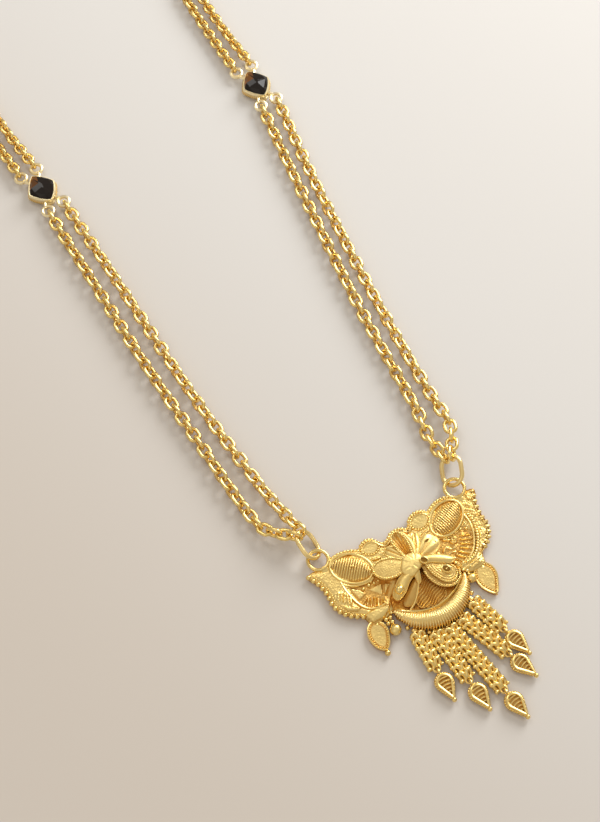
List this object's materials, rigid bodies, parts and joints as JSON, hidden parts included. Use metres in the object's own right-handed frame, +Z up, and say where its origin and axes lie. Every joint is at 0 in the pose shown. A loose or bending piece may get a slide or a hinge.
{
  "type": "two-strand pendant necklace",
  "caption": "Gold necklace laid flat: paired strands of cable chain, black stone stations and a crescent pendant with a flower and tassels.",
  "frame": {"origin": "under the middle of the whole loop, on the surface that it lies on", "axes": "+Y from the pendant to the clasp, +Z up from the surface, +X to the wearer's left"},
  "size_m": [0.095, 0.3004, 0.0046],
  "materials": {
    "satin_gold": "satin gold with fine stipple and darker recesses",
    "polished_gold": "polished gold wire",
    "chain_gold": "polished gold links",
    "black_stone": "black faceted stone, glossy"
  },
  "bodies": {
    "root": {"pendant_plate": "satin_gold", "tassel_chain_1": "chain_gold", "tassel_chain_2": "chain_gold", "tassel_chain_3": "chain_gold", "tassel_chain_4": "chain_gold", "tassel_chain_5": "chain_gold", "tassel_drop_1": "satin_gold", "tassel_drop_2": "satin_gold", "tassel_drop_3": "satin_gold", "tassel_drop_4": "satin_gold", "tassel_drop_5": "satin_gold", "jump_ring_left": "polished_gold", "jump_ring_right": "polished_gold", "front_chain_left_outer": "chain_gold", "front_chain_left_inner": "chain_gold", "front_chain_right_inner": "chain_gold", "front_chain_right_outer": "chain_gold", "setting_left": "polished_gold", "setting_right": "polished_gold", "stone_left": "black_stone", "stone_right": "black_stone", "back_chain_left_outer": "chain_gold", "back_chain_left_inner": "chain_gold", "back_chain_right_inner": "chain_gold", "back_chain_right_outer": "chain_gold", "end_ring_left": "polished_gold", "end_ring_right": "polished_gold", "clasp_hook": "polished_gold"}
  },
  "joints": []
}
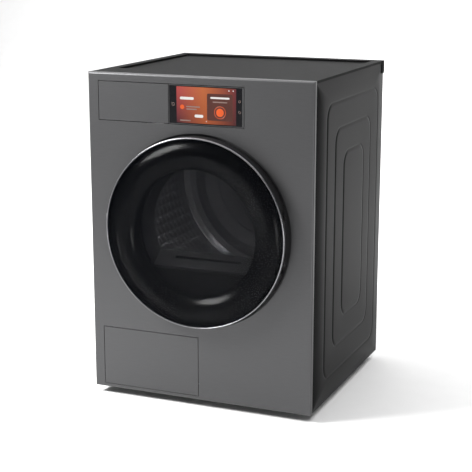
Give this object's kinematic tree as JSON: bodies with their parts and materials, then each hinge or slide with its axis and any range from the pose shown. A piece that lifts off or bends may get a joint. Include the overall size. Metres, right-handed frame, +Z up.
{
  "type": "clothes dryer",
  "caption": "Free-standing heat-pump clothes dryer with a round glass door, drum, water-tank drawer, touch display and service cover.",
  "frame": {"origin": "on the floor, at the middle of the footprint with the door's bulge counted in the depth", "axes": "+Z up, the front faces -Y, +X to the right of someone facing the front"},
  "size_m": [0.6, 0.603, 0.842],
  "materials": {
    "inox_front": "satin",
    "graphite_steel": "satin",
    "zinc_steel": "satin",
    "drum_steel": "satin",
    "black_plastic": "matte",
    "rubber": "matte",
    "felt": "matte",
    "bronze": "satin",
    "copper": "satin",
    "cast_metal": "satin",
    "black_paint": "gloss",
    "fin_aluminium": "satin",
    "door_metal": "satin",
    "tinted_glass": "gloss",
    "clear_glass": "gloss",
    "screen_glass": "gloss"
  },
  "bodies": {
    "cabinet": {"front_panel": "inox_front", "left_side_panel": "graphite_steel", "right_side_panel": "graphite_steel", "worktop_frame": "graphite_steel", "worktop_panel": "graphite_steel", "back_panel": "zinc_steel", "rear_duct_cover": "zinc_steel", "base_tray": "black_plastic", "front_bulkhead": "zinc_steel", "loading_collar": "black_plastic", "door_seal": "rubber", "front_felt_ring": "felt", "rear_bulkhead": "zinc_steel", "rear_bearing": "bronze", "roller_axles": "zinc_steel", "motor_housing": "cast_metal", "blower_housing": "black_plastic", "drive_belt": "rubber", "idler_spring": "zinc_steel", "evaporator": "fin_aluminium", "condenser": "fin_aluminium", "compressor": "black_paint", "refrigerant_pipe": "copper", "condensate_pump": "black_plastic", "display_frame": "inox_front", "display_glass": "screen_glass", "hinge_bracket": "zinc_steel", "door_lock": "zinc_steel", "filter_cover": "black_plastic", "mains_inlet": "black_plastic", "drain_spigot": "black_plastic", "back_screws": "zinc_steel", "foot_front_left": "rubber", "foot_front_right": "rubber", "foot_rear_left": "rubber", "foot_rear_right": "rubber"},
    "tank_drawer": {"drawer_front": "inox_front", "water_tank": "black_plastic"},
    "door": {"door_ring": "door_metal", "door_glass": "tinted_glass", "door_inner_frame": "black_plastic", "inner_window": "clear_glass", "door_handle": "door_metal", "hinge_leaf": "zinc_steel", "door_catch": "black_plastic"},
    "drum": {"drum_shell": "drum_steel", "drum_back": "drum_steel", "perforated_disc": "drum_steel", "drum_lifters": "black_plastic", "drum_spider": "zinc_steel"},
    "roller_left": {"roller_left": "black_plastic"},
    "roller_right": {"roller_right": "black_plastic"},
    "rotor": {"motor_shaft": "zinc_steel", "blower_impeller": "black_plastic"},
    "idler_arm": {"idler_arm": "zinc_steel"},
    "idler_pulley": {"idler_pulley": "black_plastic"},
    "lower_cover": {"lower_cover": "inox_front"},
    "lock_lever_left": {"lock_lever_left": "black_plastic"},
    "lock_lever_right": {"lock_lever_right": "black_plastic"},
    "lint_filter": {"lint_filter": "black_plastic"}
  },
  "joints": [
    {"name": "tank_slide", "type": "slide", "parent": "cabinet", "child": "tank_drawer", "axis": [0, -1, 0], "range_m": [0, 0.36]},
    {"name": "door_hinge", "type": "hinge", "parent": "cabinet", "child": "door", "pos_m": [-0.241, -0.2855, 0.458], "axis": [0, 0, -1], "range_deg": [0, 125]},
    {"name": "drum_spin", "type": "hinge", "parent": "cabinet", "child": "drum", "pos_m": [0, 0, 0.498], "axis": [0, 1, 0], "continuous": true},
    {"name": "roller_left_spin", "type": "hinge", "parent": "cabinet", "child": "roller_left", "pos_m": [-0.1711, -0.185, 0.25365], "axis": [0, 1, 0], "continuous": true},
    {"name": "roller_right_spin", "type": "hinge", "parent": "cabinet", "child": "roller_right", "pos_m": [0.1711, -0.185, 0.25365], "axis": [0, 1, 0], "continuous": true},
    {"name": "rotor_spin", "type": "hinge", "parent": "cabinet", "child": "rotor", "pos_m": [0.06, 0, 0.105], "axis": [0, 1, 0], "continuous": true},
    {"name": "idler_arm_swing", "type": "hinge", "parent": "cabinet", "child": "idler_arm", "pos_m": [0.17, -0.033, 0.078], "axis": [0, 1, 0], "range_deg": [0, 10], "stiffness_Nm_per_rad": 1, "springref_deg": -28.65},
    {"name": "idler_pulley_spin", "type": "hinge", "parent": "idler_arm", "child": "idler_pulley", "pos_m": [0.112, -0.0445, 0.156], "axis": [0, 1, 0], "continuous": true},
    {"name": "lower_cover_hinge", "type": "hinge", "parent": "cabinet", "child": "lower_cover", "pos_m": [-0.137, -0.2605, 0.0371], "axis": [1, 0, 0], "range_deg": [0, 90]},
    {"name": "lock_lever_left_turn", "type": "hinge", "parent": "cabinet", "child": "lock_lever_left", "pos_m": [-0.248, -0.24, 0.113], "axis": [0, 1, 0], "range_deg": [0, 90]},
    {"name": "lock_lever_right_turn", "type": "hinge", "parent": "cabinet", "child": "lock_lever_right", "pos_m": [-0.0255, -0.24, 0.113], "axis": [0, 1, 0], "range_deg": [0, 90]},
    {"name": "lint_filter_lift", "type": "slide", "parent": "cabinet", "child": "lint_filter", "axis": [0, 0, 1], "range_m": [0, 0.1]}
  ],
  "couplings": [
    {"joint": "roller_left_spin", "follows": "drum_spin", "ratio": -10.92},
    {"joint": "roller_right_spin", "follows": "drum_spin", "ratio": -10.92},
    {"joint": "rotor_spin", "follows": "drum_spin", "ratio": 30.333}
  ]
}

...

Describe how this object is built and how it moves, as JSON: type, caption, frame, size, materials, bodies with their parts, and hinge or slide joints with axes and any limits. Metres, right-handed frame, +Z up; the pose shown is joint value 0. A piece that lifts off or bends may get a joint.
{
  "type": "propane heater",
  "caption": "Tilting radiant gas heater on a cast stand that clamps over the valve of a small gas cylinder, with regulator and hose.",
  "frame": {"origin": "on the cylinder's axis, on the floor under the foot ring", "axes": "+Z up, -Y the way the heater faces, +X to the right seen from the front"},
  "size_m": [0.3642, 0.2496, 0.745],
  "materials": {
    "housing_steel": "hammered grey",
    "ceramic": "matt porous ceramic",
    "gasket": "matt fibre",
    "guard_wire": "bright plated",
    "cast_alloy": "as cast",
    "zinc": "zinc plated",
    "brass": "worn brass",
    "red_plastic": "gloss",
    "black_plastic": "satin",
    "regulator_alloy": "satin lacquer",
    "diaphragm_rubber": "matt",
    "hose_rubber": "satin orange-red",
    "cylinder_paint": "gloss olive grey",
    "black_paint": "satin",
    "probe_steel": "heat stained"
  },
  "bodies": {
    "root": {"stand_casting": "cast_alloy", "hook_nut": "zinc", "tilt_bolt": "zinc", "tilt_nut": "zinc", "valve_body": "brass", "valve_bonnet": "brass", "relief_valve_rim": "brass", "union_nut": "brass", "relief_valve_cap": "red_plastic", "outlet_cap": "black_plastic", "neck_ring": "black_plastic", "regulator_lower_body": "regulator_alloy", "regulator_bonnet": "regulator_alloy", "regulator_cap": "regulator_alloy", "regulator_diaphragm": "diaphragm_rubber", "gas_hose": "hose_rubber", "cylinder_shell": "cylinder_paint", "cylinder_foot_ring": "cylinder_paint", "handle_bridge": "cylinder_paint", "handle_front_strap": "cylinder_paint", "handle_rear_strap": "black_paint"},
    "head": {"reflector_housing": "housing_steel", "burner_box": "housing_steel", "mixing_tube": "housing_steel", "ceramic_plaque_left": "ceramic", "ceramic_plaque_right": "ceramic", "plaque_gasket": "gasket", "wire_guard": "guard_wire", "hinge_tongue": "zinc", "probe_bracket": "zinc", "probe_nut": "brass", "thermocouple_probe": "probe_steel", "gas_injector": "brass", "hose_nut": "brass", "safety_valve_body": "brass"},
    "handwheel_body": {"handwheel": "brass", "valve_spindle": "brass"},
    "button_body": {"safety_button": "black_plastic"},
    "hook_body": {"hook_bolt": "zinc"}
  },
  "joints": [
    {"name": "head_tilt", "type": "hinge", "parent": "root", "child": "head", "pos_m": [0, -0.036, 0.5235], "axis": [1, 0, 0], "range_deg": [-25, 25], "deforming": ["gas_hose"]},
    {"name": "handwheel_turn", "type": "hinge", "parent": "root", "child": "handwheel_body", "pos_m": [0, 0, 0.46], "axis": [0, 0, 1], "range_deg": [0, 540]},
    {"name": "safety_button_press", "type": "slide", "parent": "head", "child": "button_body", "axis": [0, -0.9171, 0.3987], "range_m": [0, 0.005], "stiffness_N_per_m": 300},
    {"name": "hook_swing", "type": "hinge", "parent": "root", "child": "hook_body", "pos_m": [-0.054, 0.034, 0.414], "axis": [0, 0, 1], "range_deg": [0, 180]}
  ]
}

What is asked>
Scan the records above for the string "with", then select every line that holds it.

The reply>
  "caption": "Gold necklace laid flat: paired strands of cable chain, black stone stations and a crescent pendant with a flower and tassels.",
    "satin_gold": "satin gold with fine stipple and darker recesses",
Give this object's kinematic tree as JSON: bodies with their parts and materials, then each hinge or slide with its axis and any range from the pose shown. A piece that lifts off or bends may get a joint. Include the overall size. Metres, right-handed frame, +Z up.
  "caption": "Free-standing heat-pump clothes dryer with a round glass door, drum, water-tank drawer, touch display and service cover.",
  "frame": {"origin": "on the floor, at the middle of the footprint with the door's bulge counted in the depth", "axes": "+Z up, the front faces -Y, +X to the right of someone facing the front"},
Describe how this object is built and how it moves, as JSON: type, caption, frame, size, materials, bodies with their parts, and hinge or slide joints with axes and any limits. Metres, right-handed frame, +Z up; the pose shown is joint value 0. A piece that lifts off or bends may get a joint.
  "caption": "Tilting radiant gas heater on a cast stand that clamps over the valve of a small gas cylinder, with regulator and hose.",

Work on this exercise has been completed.